» What the task asks
Transcribe only the lines of the listing below from the one holding "bodies = [build_moulding(doc)]" through the one holding "for node in", inclusive, without any change.

━━━ Given information

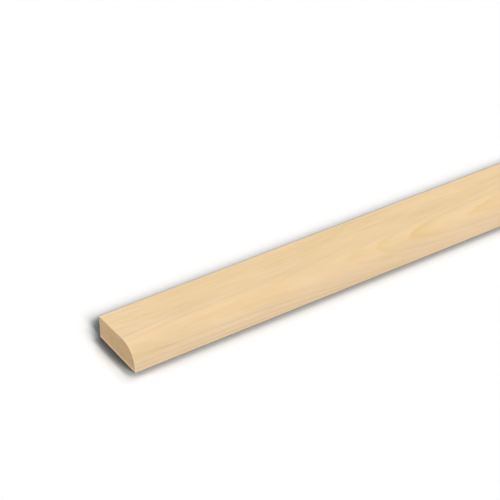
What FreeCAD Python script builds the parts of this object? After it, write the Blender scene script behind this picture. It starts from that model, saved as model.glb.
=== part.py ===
import FreeCAD, Part

import math
import os
import Sketcher

# Inside corner moulding: one length of planed softwood.
# The section has two flat contact faces that meet at a square corner, a wide one below
# and a narrow one behind. Seen from the room it has a top face that falls slightly to
# the back, and a broad quarter round down to a short upright land along the front.
# The stock lies on its wide face. X runs along the length, the rounded edge looks
# towards -Y, and the origin is the middle of the wide face. Lengths are millimetres.

DIMENSIONS = {
    "stock_length": 2400.0,
    "face_width": 30.0,
    "thickness": 12.0,
    "back_edge_height": 11.2,
    "nosing_radius": 9.5,
    "arris_radius": 0.2,
}
NODE = "corner_moulding"
TOLERANCE = 1e-3
LONG_EDGE_SHARE = 0.9


def driving_sheet(doc):
    """Puts every driving dimension in a spreadsheet cell of its own name."""
    sheet = doc.addObject("Spreadsheet::Sheet", "Dimensions")
    for row, (name, value) in enumerate(DIMENSIONS.items(), start=1):
        sheet.set(f"A{row}", name)
        sheet.set(f"B{row}", str(value))
        sheet.setAlias(f"B{row}", name)
    doc.recompute()
    return sheet


def origin_plane(body, role):
    """Returns the body's own origin plane of that role."""
    return next(f for f in body.Origin.OriginFeatures if f.Role == role)


def section_corners():
    """Rough places of the section's corners, which the constraints then settle."""
    half = DIMENSIONS["face_width"] / 2
    radius = DIMENSIONS["nosing_radius"]
    crest = DIMENSIONS["thickness"]
    return {
        "front_foot": FreeCAD.Vector(-half, 0, 0),
        "back_foot": FreeCAD.Vector(half, 0, 0),
        "back_top": FreeCAD.Vector(half, DIMENSIONS["back_edge_height"], 0),
        "round_start": FreeCAD.Vector(radius - half, crest, 0),
        "round_end": FreeCAD.Vector(-half, crest - radius, 0),
        "round_centre": FreeCAD.Vector(radius - half, crest - radius, 0),
    }


def draw_section(body):
    """Draws the section on the body's YZ plane, sized by the spreadsheet."""
    sketch = body.newObject("Sketcher::SketchObject", "Section")
    sketch.AttachmentSupport = [(origin_plane(body, "YZ_Plane"), "")]
    sketch.MapMode = "FlatFace"
    at = section_corners()

    wide_face = sketch.addGeometry(Part.LineSegment(at["front_foot"], at["back_foot"]), False)
    back_edge = sketch.addGeometry(Part.LineSegment(at["back_foot"], at["back_top"]), False)
    top_face = sketch.addGeometry(Part.LineSegment(at["back_top"], at["round_start"]), False)
    circle = Part.Circle(at["round_centre"], FreeCAD.Vector(0, 0, 1), DIMENSIONS["nosing_radius"])
    nosing = sketch.addGeometry(Part.ArcOfCircle(circle, math.pi / 2, math.pi), False)
    front_land = sketch.addGeometry(Part.LineSegment(at["round_end"], at["front_foot"]), False)

    start, end, centre = 1, 2, 3
    origin = (-1, 1)
    for constraint in (
        Sketcher.Constraint("Coincident", wide_face, end, back_edge, start),
        Sketcher.Constraint("Coincident", back_edge, end, top_face, start),
        Sketcher.Constraint("Tangent", top_face, end, nosing, start),
        Sketcher.Constraint("Tangent", nosing, end, front_land, start),
        Sketcher.Constraint("Coincident", front_land, end, wide_face, start),
        Sketcher.Constraint("Symmetric", wide_face, start, wide_face, end, *origin),
        Sketcher.Constraint("Horizontal", wide_face),
        Sketcher.Constraint("Vertical", back_edge),
        Sketcher.Constraint("Vertical", front_land),
    ):
        sketch.addConstraint(constraint)

    def bind(constraint, name, expression):
        index = sketch.addConstraint(constraint)
        sketch.renameConstraint(index, name)
        sketch.setExpression(f"Constraints.{name}", expression)

    width = DIMENSIONS["face_width"]
    back_height = DIMENSIONS["back_edge_height"]
    radius = DIMENSIONS["nosing_radius"]
    land = DIMENSIONS["thickness"] - radius
    bind(Sketcher.Constraint("DistanceX", wide_face, start, wide_face, end, width),
         "width", "Dimensions.face_width")
    bind(Sketcher.Constraint("DistanceY", back_edge, start, back_edge, end, back_height),
         "back_height", "Dimensions.back_edge_height")
    bind(Sketcher.Constraint("Radius", nosing, radius),
         "nosing_radius", "Dimensions.nosing_radius")
    bind(Sketcher.Constraint("DistanceY", *origin, nosing, centre, land),
         "land_height", "Dimensions.thickness - Dimensions.nosing_radius")
    return sketch


def run_length(body, sketch):
    """Runs the section out to the stock's length, half each way from the middle."""
    run = body.newObject("PartDesign::Pad", "Run")
    run.Profile = sketch
    run.Midplane = True
    run.setExpression("Length", "Dimensions.stock_length")
    return run


def long_arrises(shape):
    """Names the edges that run the stock's length at the section's three square corners."""
    half = DIMENSIONS["face_width"] / 2
    corners = ((-half, 0.0), (half, 0.0), (half, DIMENSIONS["back_edge_height"]))
    names = []
    for number, edge in enumerate(shape.Edges, start=1):
        middle = edge.CenterOfMass
        along = edge.Length > LONG_EDGE_SHARE * DIMENSIONS["stock_length"]
        if along and any(abs(middle.y - y) + abs(middle.z - z) < TOLERANCE for y, z in corners):
            names.append(f"Edge{number}")
    return names


def ease_arrises(body, run):
    """Takes the sharpness off the long arrises, as a light pass of abrasive does."""
    eased = body.newObject("PartDesign::Fillet", "EasedArrises")
    eased.Base = (run, long_arrises(run.Shape))
    eased.setExpression("Radius", "Dimensions.arris_radius")
    return eased


def build_moulding(doc):
    """Makes the whole moulding as one body."""
    body = doc.addObject("PartDesign::Body", "CornerMoulding")
    body.Label = NODE
    sketch = draw_section(body)
    doc.recompute()
    run = run_length(body, sketch)
    doc.recompute()
    ease_arrises(body, run)
    doc.recompute()
    return body


def check_document(doc, bodies):
    """Stops with a message if any object failed or any solid is unusable."""
    for item in doc.Objects:
        if {"Invalid", "Error"} & set(item.State):
            raise RuntimeError(f"{item.Name} did not compute: {item.State}")
    for body in bodies:
        shape = body.Shape
        if shape.isNull() or not shape.isValid() or len(shape.Solids) != 1:
            raise RuntimeError(f"{body.Label} is not one valid solid")
        box = shape.BoundBox
        sizes = (box.XLength, box.YLength, box.ZLength)
        wanted = [DIMENSIONS[k] for k in ("stock_length", "face_width", "thickness")]
        if any(abs(a - b) > TOLERANCE for a, b in zip(sizes, wanted)):
            raise RuntimeError(f"{body.Label} measures {sizes} and not {wanted}")
        print(f"{body.Label}: {sizes[0]:.1f} x {sizes[1]:.1f} x {sizes[2]:.1f} mm,"
              f" {shape.Volume / 1000:.1f} cm3, {len(shape.Faces)} faces")


def main():
    doc = FreeCAD.newDocument("InsideCornerMoulding")
    driving_sheet(doc)
    bodies = [build_moulding(doc)]
    check_document(doc, bodies)
    os.makedirs("parts", exist_ok=True)
    for body in bodies:
        body.Shape.exportStep(f"parts/{body.Label}.step")


main()
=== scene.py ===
import math
import random

import bpy
import numpy as np
from mathutils import Matrix, Vector, noise


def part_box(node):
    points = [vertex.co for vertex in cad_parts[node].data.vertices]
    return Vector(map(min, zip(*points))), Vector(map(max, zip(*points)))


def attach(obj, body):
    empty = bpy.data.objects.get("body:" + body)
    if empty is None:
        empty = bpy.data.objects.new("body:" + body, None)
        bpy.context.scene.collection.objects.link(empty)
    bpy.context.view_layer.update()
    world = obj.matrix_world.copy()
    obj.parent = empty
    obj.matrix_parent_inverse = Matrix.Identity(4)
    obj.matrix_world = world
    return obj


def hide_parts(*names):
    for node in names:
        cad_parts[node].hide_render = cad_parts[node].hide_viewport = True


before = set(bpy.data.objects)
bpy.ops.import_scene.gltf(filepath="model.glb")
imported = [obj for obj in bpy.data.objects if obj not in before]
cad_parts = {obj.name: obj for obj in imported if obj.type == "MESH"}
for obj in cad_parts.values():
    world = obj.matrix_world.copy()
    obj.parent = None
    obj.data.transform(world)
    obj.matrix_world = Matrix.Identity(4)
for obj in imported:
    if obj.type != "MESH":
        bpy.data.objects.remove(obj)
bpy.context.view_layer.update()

# The stock. Metres, in the row's frame: X along the length, the rounded edge towards -Y.
NODE = "corner_moulding"
BACK_EDGE_HEIGHT = 0.0112
NOSING_RADIUS = 0.0095
ARRIS_RADIUS = 0.0002

# How many faces go round each stretch of the section. Opposite sides add up to the same number,
# because the sawn ends are filled with a grid of as many rows and columns.
ARRIS_HALF_FACES = 3
NOSING_HALF_FACES = 20
WIDE_FACES = 50
TOP_FACES = 33
BACK_FACES = 20
LAND_FACES = 3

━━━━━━

» Expected answer
    bodies = [build_moulding(doc)]
    check_document(doc, bodies)
    os.makedirs("parts", exist_ok=True)
    for body in bodies:
        body.Shape.exportStep(f"parts/{body.Label}.step")


main()
=== scene.py ===
import math
import random

import bpy
import numpy as np
from mathutils import Matrix, Vector, noise


def part_box(node):
    points = [vertex.co for vertex in cad_parts[node].data.vertices]
    return Vector(map(min, zip(*points))), Vector(map(max, zip(*points)))


def attach(obj, body):
    empty = bpy.data.objects.get("body:" + body)
    if empty is None:
        empty = bpy.data.objects.new("body:" + body, None)
        bpy.context.scene.collection.objects.link(empty)
    bpy.context.view_layer.update()
    world = obj.matrix_world.copy()
    obj.parent = empty
    obj.matrix_parent_inverse = Matrix.Identity(4)
    obj.matrix_world = world
    return obj


def hide_parts(*names):
    for node in names:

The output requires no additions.